Hay una diferencia entre los exámenes de los alumnos que estudian, por ejemplo, historia y los que estudian periodismo. Propuesto el tema a desarrollar, el primero intentará volcar en el papel todo lo que sabe. Obtendrá mejor nota, probablemente, cuanta más información muestre dominar. Conviene mostrar reservas porque hay profesores de historia muy ideologizados. En un examen en el que había que explicar la desamortización de Mendizábal, el profesor suspendió a todos los que no dijeron que había sido un robo a la Iglesia (católica, por supuesto). A saber qué pensará hoy ese hombre sobre las inmatriculaciones.
El estudiante de periodismo, en cambio, lo primero que aprende es que la extensión es limitada: al periodista no le basta con saber, necesita también saber elegir. En la radio y la televisión manda el reloj; en los medios impresos, el espacio. Y en ambos casos, la publicidad. Las nuevas tecnologías han alterado algo estos parámetros: el espacio ya no es sagrado en los diarios digitales y el tiempo puede alargarse en los podcasts. Todo dentro de un orden que no afecta a los medios tradicionales.
Precisamente por esa limitación de tiempo/espacio, la función del informador es seleccionar lo relevante. Algo imprescindible en las ruedas de prensa que muchos políticos tienden a convertir en un mitin, sobre todo ahora que repreguntar es más difícil. Es labor del periodista eliminar la paja (y las mentiras).
Pero siempre hay quien confunde el periodismo con la publicidad. Por ejemplo, Televisión Española. Desde que fue nombrado presidente José Manuel Pérez Tornero (exmilitante socialista como mérito principal), se repite un día y otro una práctica perversa: se retransmiten en directo e íntegras las conferencias de prensa de los políticos. Puede que algunas de las que se producen tras el Consejo de Ministros merezcan ese tratamiento; no todas, desde luego. Muchas sólo producen tedio.
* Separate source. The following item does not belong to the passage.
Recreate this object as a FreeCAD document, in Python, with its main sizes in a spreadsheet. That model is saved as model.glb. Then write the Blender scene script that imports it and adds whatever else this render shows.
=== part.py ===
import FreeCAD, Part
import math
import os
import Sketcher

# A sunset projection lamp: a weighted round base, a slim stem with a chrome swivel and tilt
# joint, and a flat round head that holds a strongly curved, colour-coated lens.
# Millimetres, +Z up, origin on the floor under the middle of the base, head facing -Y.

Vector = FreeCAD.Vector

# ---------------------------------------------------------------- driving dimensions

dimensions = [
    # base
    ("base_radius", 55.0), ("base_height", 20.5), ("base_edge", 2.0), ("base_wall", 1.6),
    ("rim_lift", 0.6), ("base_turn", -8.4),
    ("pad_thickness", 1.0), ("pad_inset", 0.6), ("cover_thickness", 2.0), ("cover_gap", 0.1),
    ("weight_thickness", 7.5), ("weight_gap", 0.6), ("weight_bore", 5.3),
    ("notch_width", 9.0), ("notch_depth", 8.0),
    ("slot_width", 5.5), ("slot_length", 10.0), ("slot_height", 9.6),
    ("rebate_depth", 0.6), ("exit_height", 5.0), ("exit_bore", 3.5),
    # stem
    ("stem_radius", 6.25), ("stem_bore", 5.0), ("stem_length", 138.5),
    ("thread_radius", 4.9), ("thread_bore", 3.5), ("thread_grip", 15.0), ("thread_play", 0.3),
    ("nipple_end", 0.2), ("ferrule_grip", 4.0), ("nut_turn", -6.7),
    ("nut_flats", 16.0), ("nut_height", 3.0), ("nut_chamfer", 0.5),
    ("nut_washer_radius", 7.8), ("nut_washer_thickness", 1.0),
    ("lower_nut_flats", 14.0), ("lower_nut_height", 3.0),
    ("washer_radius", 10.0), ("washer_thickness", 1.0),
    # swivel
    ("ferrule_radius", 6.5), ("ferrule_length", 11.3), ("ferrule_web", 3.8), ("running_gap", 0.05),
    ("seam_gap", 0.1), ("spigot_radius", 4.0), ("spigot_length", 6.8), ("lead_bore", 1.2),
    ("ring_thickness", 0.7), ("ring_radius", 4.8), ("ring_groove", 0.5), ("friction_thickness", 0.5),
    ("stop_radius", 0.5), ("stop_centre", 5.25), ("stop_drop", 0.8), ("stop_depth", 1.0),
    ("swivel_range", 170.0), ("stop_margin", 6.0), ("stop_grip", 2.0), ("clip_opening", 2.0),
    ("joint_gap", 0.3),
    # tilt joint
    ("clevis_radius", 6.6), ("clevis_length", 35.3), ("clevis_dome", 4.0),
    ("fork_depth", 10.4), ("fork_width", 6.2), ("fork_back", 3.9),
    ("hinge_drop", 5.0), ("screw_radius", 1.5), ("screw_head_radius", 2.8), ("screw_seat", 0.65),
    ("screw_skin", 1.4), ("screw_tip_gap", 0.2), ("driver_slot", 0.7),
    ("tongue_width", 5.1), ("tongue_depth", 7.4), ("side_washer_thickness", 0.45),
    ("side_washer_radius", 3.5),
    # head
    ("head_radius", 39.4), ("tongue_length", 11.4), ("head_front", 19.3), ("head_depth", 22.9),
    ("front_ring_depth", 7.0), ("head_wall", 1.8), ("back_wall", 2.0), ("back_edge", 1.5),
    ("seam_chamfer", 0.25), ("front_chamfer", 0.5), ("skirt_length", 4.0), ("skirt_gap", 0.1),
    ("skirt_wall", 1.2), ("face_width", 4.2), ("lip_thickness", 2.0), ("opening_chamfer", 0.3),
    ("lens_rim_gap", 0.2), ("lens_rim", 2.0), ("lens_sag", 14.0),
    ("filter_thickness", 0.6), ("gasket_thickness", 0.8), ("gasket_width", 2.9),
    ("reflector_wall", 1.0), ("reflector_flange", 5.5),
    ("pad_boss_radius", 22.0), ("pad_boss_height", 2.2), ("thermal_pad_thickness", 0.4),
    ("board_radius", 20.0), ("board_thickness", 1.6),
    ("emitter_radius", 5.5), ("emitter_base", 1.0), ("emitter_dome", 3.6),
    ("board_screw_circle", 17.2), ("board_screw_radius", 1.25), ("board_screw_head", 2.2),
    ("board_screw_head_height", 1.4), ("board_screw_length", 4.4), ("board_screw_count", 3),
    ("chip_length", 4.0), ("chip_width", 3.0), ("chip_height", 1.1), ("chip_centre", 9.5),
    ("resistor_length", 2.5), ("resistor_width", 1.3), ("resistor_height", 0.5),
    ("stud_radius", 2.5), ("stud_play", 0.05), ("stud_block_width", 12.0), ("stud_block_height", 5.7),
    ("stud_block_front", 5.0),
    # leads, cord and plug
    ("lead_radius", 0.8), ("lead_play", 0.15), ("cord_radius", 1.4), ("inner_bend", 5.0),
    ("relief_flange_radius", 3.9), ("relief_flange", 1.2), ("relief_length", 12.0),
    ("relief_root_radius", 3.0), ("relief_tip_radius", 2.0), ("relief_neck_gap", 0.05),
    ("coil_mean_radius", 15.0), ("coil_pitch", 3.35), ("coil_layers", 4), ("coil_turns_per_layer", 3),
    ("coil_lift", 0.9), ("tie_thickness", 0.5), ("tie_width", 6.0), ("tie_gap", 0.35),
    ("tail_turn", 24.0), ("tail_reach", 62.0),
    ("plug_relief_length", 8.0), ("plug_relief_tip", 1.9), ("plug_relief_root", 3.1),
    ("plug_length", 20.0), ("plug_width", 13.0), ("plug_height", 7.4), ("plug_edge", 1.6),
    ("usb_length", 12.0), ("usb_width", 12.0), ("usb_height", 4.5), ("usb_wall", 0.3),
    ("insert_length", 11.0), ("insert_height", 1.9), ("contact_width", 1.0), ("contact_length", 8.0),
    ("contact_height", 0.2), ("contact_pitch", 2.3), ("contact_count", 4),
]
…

Pero retransmitir la visita de Pablo Casado a unas vacas o las declaraciones de Adriana Lastra sobre cualquier cosa es una agresión al espectador. Salvo que el objetivo sea satisfacer a los partidos que luego deciden quién ocupa la presidencia de la corporación televisiva pública.
Es evidente que no se trata de un problema de los profesionales de la cadena. Durante la época en la que el PP la convirtió en su altavoz dieron muestras de capacidad e independencia protestando y, cuando han podido, han hecho trabajos meritorios. Pero en los últimos tiempos, parecen condenados a sufrir. Durante las pasadas fiestas navideñas, el circuito catalán eliminó algunos informativos dejando la exclusiva local a TV3. Seguro que no fue por falta de personal sino por mala organización. Y de eso es responsable su máximo dirigente.
Hay canales televisivos de los que cabe esperar poco. El caso más notorio fue, en su día, Canal 9 en Valencia. Por eso cuando murió apenas nadie salió en su defensa. En Cataluña pasa algo similar con TV3 y Catalunya Ràdio, emisoras cuyos mensajes son tan sectarios que sólo se sostienen, como los sermones en las misas, porque hay fieles que asumen las opiniones como hechos, más allá de la razón y la experiencia.
Hace unos días Castilla y León (gobernada por el PP) ha decidido que Televisión Española no puede emitir debates electorales porque no pertenece a la región. En su lugar, esos debates se harán en emisoras que emiten por concesión del gobierno popular, es decir, domesticadas. Si un ejecutivo catalán hubiera tomado una decisión así se hubiera armado Troya, con Inés Arrimadas al frente en plan Agustina de Aragón.
Así están las cosas: el PP privatiza las cadenas porque dice confiar en la iniciativa privada, y las subvenciona luego para que no pierdan dinero, mientras interviene en las públicas con fiereza estalinista; el PSOE y Podemos, en cambio, permiten que se degrade el valor de la televisión pública, con ruedas de prensa inútiles y programas de una vulgaridad ramplona. Ocurre ahora con RTVE, pero ha pasado antes en las autonómicas gobernadas por la izquierda. La televisión andaluza era ya en época del PSOE un canal folclórico, entendido el folclore como se entendía en tiempos de Franco: conservador, tradicionalista y cutre.
Sólo los nacionalistas catalanes se mantienen fieles a su modelo: utilizan la cadena como si fuera suya, convertida en un arma contra cualquier tipo de disidencia.
Unos y otros han transformado las emisoras en vehículos publicitarios. Lo único que sigue siendo verdaderamente público es el déficit, que corre a cuenta de todos los españoles.